Even the most dedicated small business owners eventually want to retire. But succession planning can be tricky. If a transfer to an outside party isn’t feasible, an alternative is to consider selling your business to your employees. How?
One common approach is to transfer shares through an employee stock ownership plan (ESOP), a type of employee benefit program that’s similar to a qualified retirement plan and governed by the same law. The costs and complexities of establishing and administering ESOPs may make them impractical for the smallest employers, however, and in such cases a direct buy-out may be a better option.

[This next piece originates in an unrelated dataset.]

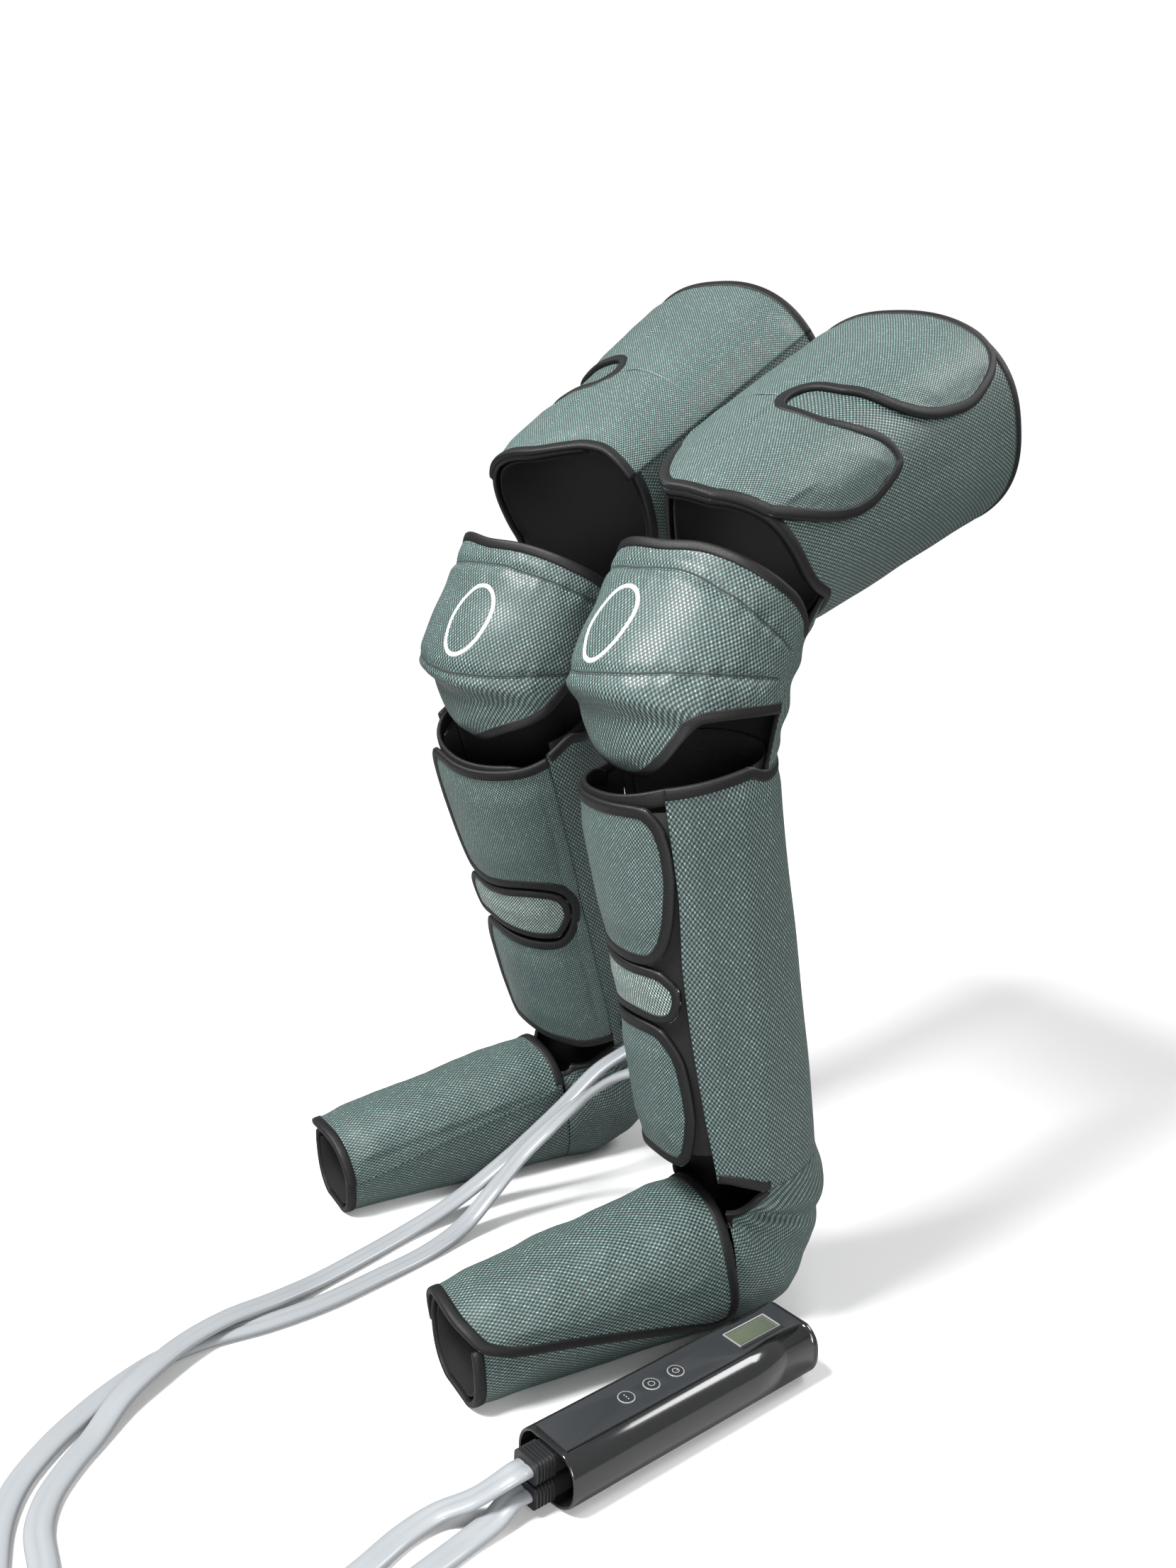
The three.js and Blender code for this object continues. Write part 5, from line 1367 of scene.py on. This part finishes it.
class WRAPS_OT_feet(LegOperator, bpy.types.Operator):
    """Makes the foot wraps, their flaps, bladders and linings"""

    bl_idname = "wraps.make_feet"
    bl_label = "Make Foot Wraps"

    def make(self, leg, sizes):
        def foot_swell(angle, share, distance):
            sole = ease(125, 155, angle) * (1 - ease(205, 235, angle))
            slow = noise.noise(Vector((angle * 0.03 + leg.side, share * 6, 5.0)))
            return (1 - sole) * 1.5 * slow * ease(4, 24, distance)

        toes = even_edge(FOOT_END_SHARE)
        wrap = Panel(leg.foot, FOOT_WRAP_START, FOOT_WRAP_END, FOOT_WRAP_REAR, toes)
        fabric_piece(leg, "foot_wrap", "leg_wraps", "mesh_fabric", [wrap], (110, 60), foot_swell)
        tape_piece(
            leg, "foot_wrap_tape", "leg_wraps", leg.foot,
            edge_points(toes, FOOT_WRAP_END, FOOT_WRAP_START))
        body = f"{leg.name}_foot_flap"
        flap = Panel(
            leg.foot, FOOT_ROOT, FOOT_FLAP_END, FOOT_FLAP_REAR, FOOT_FLAP_FRONT, FLAP, 1.4,
            ("start",))
        fabric_piece(
            leg, "foot_flap", body, "mesh_fabric", [flap], (120, 70),
            crowned(2.2, 1.6, 3.0 * leg.side))
        border = border_points(
            (FOOT_FLAP_REAR, FOOT_TAPE_START, FOOT_FLAP_END, 90),
            (FOOT_FLAP_FRONT, FOOT_FLAP_END, FOOT_ROOT, 90))
        tape_piece(leg, "foot_flap_tape", body, leg.foot, border, FLAP)
        layer_piece(
            leg, "foot_bladder", "leg_wraps", leg.foot, "bladder", "bladder", (75, 270), 0.1, 0.92,
            BLADDER)
        layer_piece(
            leg, "foot_lining", "leg_wraps", leg.foot, "lining", "lining", (65, 312), 0.04, 0.975,
            LINING)


class WRAPS_OT_heels(LegOperator, bpy.types.Operator):
    """Makes the heel panels, folded at the ankles"""

    bl_idname = "wraps.make_heels"
    bl_label = "Make Heel Panels"

    def make(self, leg, sizes):
        panel = Panel(
            leg.heel, -HEEL_EDGE, HEEL_EDGE, lambda angle: HEEL_OPENING(abs(angle)), even_edge(1.0))
        fabric_piece(
            leg, "heel", "leg_wraps", "mesh_fabric", [panel], (120, 90),
            ankle_folds(sizes.fold_depth / MM, 1.5 * leg.side), node="heel_panel")
        steps = 24
        slope = [mix(HEEL_SLOPE_START, HEEL_EDGE, i / steps) for i in range(steps)]
        run = [(angle, HEEL_OPENING(angle)) for angle in slope]
        run += [(HEEL_EDGE, mix(HEEL_SLOPE_TOP, 1.0, i / steps)) for i in range(steps + 1)]
        for name, side in (("outer", 1), ("inner", -1)):
            tape_piece(
                leg, f"heel_tape_{name}", "leg_wraps", leg.heel,
                [(side * angle, share) for angle, share in run][::side],
                width=HEEL_TAPE_WIDTH)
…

What if your employees lack the funds or the borrowing capacity to buy your company outright? Decide if you’re willing to accept a long-term installment agreement. If so, you and your employees will work to reach an agreement about the value of the business, preferably based on a professional appraisal. Then the employees will execute a promissory note at a mutually acceptable interest rate to pay the agreed-upon price in installments over a fixed number of years. The note may be reduced by a down payment, and is secured by the assets and stock of the business, along with the buyers’ personal guarantees and outside collateral.
You can also structure the sale on a piecemeal basis, where the buyers purchase specified percentages over time and you remain involved in the business throughout all or most of the transition period. Your involvement during the transition period is generally advisable, and you’ll want to make sure the buyers are capable of running the business once your involvement is over.